Magazines Canada announced the awards and fellowship program [for up to 3 individuals] in September. The MGP awards will feature 26 categories: 13 awards for individuals and creators, and 13 for magazines that honour creative and editorial vision and execution.
“Stanley Péan and I are honoured and immensely pleased to be co-chairing the adjudication process of the Magazine Grands Prix,” said Peerbaye [in a release.] “The team at Magazines Canada has developed a far-seeing vision for the awards; energetic and generous, they are broadening the circle of inclusion, and invigorating the conversation on both popular and critical culture in the magazine sector.”
Soraya Peerbaye
Among the principles announced are:
  • To build and execute an awards program that showcases the sector’s full range and excellence: seamlessly bilingual in English and French, reflective of Canada’s diversity, and open to all;
  • To represent a diversity of artistic and cultural practices, perspectives and expertise on all juries, valuing the magazine sector’s creators and the public equally. Juries will be composed to reflect the diversity of Canada with regard to Indigenous peoples, race, regions, official languages, and gender;
  • To have Indigenous jurists on the majority of the panels. This is just the beginning. The goal is to have Indigenous jurists on every single panel;
  • To compose juries with care for plurality: no jury in which there is only one non-white jurist, and many in which there is a variety of diverse representatives. All jurists must feel able to speak freely and judge the submissions on their merits, without any obligation to represent minority or identity-based views;
  • To reveal our entire roster of jurists during the submissions period [in this case between December 12 and January 30]: underrepresented communities must see themselves reflected and welcomed in order to participate fully;
  • To aspire to do better than simply meeting the principles outlined and, in instances where we fall short of these goals, to recognize it and take action to improve.
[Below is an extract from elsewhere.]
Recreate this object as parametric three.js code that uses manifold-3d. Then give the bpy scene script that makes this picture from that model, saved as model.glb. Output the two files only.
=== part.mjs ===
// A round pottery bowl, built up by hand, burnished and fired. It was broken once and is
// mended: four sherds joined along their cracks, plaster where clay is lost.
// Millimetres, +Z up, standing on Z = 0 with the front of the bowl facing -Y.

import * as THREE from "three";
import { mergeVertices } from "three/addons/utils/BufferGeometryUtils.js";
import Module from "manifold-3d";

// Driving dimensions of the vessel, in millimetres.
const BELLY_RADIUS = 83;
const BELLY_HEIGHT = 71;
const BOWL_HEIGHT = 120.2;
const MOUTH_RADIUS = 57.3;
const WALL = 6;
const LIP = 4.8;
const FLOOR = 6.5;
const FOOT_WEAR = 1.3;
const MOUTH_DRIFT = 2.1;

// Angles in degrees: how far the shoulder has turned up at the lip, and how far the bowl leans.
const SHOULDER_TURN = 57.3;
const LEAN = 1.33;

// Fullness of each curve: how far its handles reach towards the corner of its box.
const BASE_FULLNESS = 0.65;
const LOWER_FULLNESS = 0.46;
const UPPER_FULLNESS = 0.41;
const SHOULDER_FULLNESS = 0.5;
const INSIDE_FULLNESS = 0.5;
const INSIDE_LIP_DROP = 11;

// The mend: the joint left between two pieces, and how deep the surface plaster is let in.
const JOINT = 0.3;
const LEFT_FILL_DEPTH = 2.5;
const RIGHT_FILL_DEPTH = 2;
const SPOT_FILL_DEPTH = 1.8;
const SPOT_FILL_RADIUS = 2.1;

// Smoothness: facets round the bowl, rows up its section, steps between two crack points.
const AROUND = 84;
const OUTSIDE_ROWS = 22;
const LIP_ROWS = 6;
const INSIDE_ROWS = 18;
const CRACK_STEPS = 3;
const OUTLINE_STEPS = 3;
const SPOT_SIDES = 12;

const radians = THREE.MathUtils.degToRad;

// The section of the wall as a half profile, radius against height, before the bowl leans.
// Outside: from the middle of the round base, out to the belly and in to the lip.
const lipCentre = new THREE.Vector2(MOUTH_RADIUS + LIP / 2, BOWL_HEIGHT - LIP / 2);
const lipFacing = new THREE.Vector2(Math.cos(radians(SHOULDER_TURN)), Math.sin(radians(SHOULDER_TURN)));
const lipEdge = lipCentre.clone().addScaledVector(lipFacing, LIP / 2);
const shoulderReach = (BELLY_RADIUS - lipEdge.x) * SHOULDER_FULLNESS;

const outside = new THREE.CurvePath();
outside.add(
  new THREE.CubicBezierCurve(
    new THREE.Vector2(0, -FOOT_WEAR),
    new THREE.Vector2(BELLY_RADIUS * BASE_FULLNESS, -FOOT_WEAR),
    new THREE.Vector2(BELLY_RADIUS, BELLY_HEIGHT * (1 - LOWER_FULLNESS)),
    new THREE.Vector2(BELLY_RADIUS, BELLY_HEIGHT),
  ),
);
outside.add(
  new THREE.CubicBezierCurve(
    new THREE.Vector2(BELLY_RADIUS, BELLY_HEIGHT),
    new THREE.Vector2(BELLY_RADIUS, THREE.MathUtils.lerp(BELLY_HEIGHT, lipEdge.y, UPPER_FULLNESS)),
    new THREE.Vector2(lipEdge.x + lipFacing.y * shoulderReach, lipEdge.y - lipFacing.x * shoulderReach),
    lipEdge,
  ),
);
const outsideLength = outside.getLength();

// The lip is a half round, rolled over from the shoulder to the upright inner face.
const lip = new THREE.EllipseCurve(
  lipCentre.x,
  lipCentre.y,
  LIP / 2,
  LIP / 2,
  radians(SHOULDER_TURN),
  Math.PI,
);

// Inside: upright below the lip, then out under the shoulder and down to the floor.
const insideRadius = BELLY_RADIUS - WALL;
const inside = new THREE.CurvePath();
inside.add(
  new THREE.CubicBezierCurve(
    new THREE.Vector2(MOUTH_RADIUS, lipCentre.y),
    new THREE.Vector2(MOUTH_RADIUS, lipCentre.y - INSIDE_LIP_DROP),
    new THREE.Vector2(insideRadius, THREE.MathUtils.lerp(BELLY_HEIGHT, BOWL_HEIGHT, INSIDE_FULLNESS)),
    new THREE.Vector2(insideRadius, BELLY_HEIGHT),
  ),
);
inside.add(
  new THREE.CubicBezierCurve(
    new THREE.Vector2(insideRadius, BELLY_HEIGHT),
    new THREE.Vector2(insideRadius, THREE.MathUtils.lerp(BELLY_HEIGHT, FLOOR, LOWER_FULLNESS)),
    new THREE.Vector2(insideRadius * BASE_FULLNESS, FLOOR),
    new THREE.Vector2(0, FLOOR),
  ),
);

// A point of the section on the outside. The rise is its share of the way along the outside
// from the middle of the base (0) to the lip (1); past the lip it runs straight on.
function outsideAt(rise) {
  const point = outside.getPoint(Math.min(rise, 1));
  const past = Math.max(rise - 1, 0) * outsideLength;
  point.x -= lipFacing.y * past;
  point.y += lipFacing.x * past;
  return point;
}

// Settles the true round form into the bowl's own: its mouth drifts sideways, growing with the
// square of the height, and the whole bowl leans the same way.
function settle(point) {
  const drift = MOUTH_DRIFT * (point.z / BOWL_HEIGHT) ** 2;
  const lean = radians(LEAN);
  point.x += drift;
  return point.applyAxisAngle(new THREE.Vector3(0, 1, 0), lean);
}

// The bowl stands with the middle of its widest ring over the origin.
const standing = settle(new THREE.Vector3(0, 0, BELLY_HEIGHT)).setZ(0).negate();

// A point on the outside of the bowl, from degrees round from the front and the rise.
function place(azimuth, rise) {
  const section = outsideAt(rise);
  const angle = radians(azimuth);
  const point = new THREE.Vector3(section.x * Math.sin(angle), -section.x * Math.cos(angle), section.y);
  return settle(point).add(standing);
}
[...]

“We are building a robust, transparent awards program that we can be proud of: right from the ground up,” said Matthew Holmes, Magazines Canada’s president and CEO. “With Canada’s 150th being celebrated next year, we wanted to look forward and make a very intentional shift to include the full diversity of Canada’s creators and—just as important—our community of readers, right into our judging process.”
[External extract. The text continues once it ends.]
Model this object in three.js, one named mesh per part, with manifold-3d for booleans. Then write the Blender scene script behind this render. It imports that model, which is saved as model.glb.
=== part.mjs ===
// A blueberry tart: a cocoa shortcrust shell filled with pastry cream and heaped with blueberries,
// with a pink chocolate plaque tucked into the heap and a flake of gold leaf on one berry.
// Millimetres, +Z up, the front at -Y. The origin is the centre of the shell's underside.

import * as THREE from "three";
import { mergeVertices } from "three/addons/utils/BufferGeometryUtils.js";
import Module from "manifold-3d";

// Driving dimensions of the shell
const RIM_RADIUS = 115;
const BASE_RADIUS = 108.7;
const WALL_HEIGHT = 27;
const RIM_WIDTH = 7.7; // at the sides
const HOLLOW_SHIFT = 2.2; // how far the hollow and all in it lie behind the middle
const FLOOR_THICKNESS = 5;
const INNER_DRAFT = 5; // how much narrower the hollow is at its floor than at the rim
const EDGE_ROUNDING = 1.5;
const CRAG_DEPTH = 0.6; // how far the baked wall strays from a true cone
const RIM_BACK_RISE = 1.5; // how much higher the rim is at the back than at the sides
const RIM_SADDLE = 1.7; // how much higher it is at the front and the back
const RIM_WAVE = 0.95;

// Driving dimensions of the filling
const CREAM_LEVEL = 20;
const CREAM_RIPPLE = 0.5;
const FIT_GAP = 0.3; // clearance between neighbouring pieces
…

The announcement of the guidelines and management of the judging process apparently intends to contrast directly with the way the National Magazine Awards Foundation has run its awards for the past 40 years. For instance, NMA judges  have generally not been announced before judging is completed and there is no provision for a particular makeup of judging panels other than requiring people from the industry, people with expertise in the subject area and people without a conflict of interest. The NMAs announced in September some major changes to its board and process for the magawards and also for its Digital Publishing Awards including the recruitment of a roster of international judges
Bios of judging co-chairs 
Stanley Péan was born in Port-au-Prince, Haiti and grew up in Jonquière, Québèc. He is the author of more than twenty books for adults and adolescents and wears many other hats: radio host, TV personality, translator, scriptwriter, journalist and former editor-in-chief of Le Libraire, the bi-monthly publication of a network of independent bookstores in Québéc. From 2004 to 2010, Péan was chairman of the l’Union des écrivaines et écrivains québécois (UNEQ), the association that advocates for writers and promotes their work. His collection of stories, Autochtones de la nuit (2007), was the third book of the trilogy that included La nuit démasque (2000) and Le cabinet du Docteur K (2001); the earlier books were re-released as paperbacks along with the novels Le Tumulte de mon sang (1991) and Zombi Blues (1996). During the same period as the release of the Italian translation by publisher Tropea Editore, Péan marked his return to the novel with Bizango (2011). 
Soraya Peerbaye’s most recent collection of poetry, Tell: Poems for a Girlhood (Pedlar Press, 2015), won the Trillium Book Award for Poetry in English and was a finalist for the Griffin Poetry prize. Her first collection, Poems for the Advisory Committee on Antarctic Names (Goose Lane Editions, 2009) was short-listed for the Gerald Lampert Award. Her poems have appeared in Red Silk: An Anthology of South Asian Women Poets, and the chapbook anthology Translating Horses. She holds an MFA in Creative Writing from the University of Guelph. For over a decade, Soraya worked in program and policy development and management, first as the Equity Coordinator at the Canada Council for the Arts, then as a grants officer at the Toronto Arts Council, where she oversaw adjudications in performing arts and strategic initiatives. She remains active as a consultant, curator and collaborator in national initiatives that center on equity, decolonization and intersectionality in the arts.